Emily’s class visit included a slideshow presentation and hands-on materials. She says, “I wanted the students to know what it’s like to be a wildlife biologist and what kind of work we do.” She shared stories about her life as a biologist and brought equipment from her current work with Red-cockaded Woodpeckers at the Avon Park Air Force Range. She demonstrated how tree climbing gear works to reach woodpecker tree cavities, and gave students the opportunity to handle an artificial woodpecker cavity and touch a real example of a natural woodpecker cavity in a display piece of longleaf pine.
“I’ve always been passionate about animals. Especially conservation,” says student Kristal Shands, who attends classes at the college’s Avon Park campus, but drove down to Lake Placid especially to hear Emily’s talk. Kristen, who is considering a career in wildlife biology, says, “I thought it was really educational and persuasive, too.” She believes Emily’s research with endangered woodpeckers is important and particularly enjoyed hearing about her work with nestling woodpeckers.
During Dustin’s visit to the Introducing Biology class, he focused on Archbold’s strategic priorities. “All our work falls into strategies to advance science, stewardship, and sustainability in Florida. These include priorities like protecting biodiversity, anticipating climate change, guiding agricultural land management, and teaching about our research. I wanted to give the students more context for what Archbold researchers are doing. Science isn’t about lone geniuses making discoveries, but about dedicated people working together to build knowledge and find solutions to problems. In our case, the environmental challenges facing Florida’s future.”
Amy Bohan started as an adjunct professor last August and became a full-time faculty member at South Florida State College in January and plans to continue her association with Archbold. “We were so grateful to have such wonderful speakers come to our class and inform the students about the various opportunities Archbold has to offer. The students enjoyed seeing multiple ways of how science is not only a potential career, but also used in everyday life.”

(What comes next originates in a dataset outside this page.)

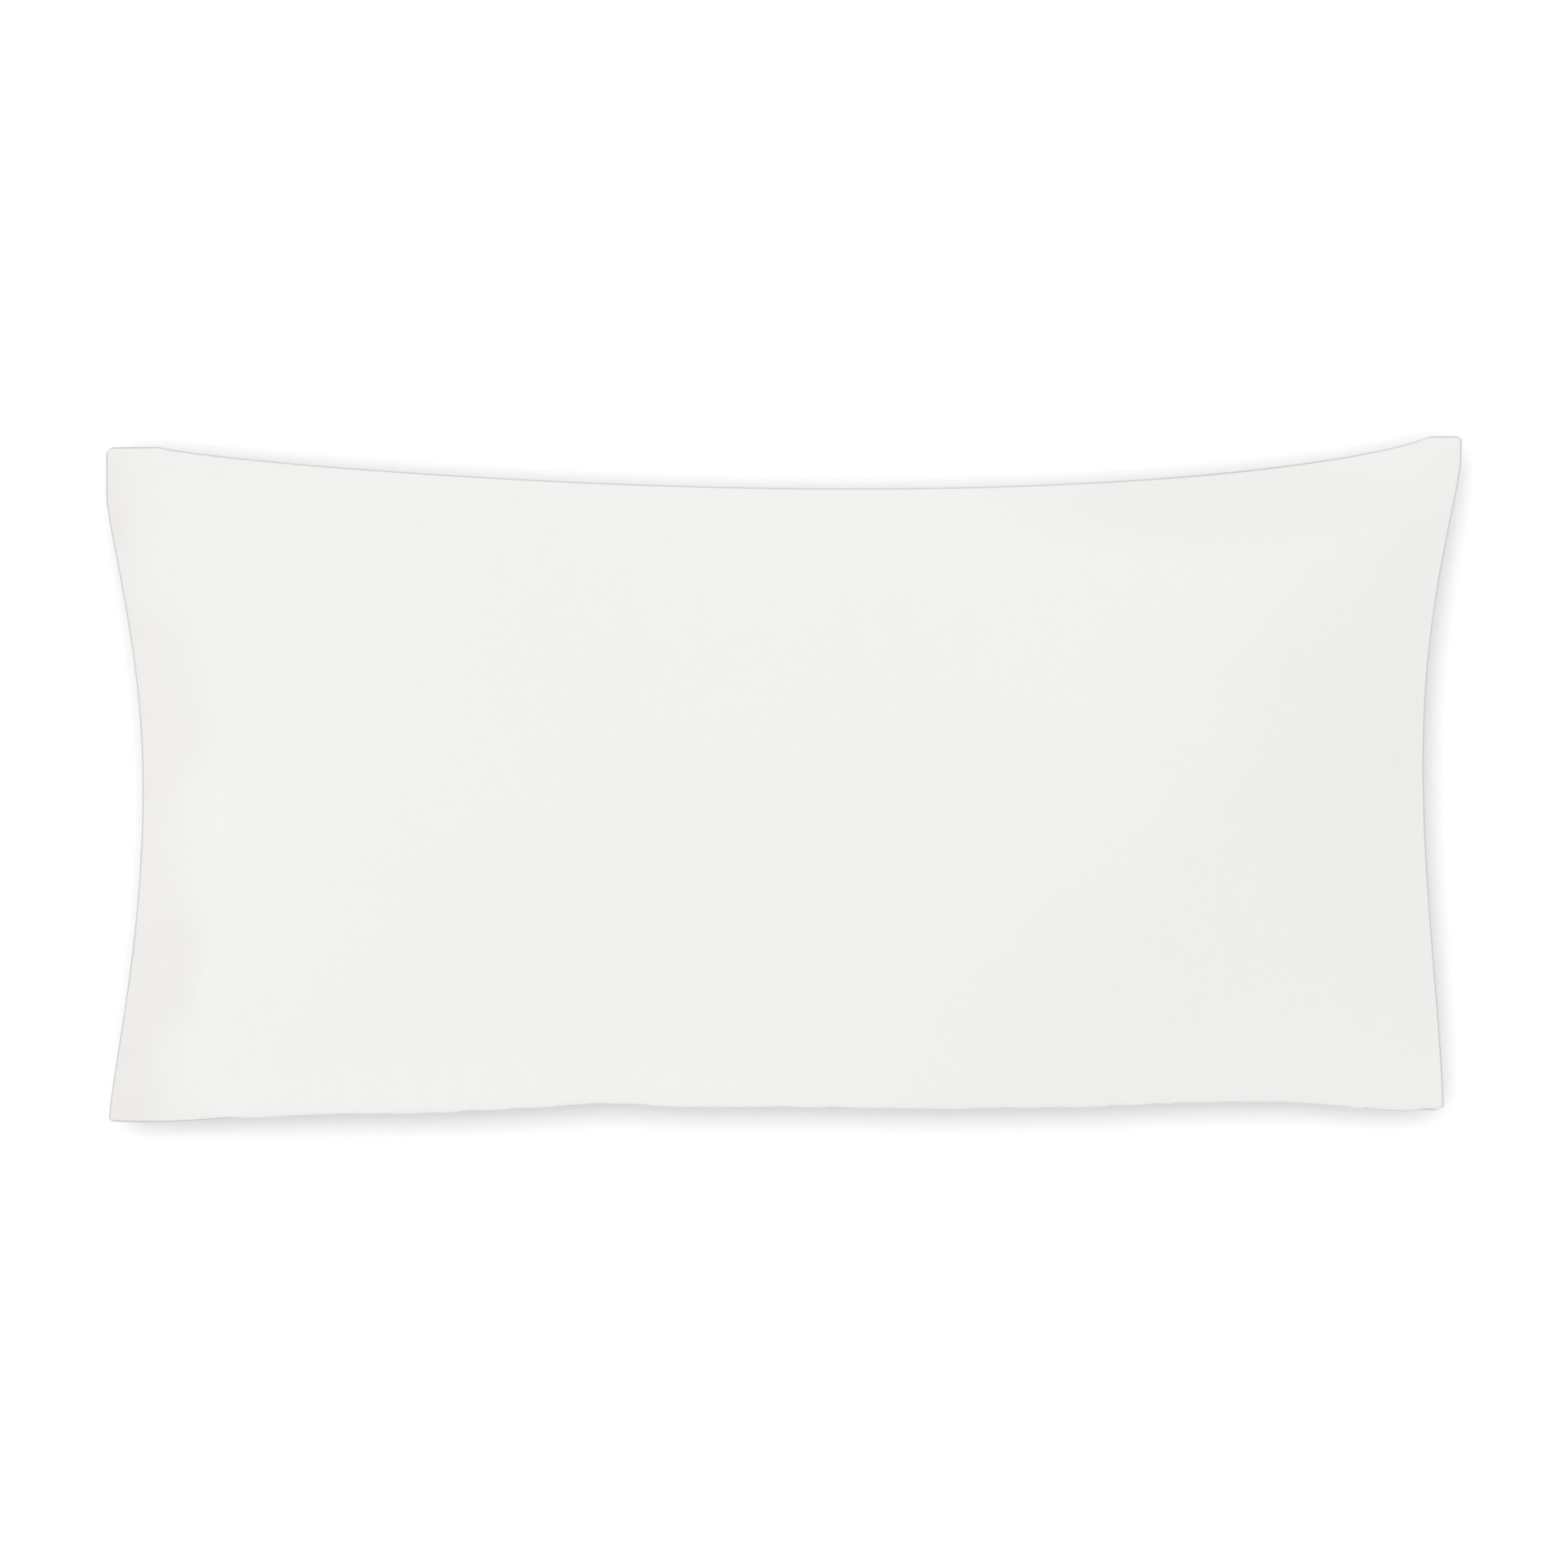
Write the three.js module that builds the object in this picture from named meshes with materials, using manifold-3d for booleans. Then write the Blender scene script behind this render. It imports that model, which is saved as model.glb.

Emily is already signed up to present at Amy’s Introduction to Biology course this summer, although Dustin won’t be available. “I can’t make it,” he says apologetically, “but it’s for a good reason, because I will be running Archbold’s Ecology Summer Camp; the same one Amy attended when she was a young girl. I love that Amy was a camper here, and I hope that one of the children this summer will someday invite Emily and I to speak to their own college class one day.”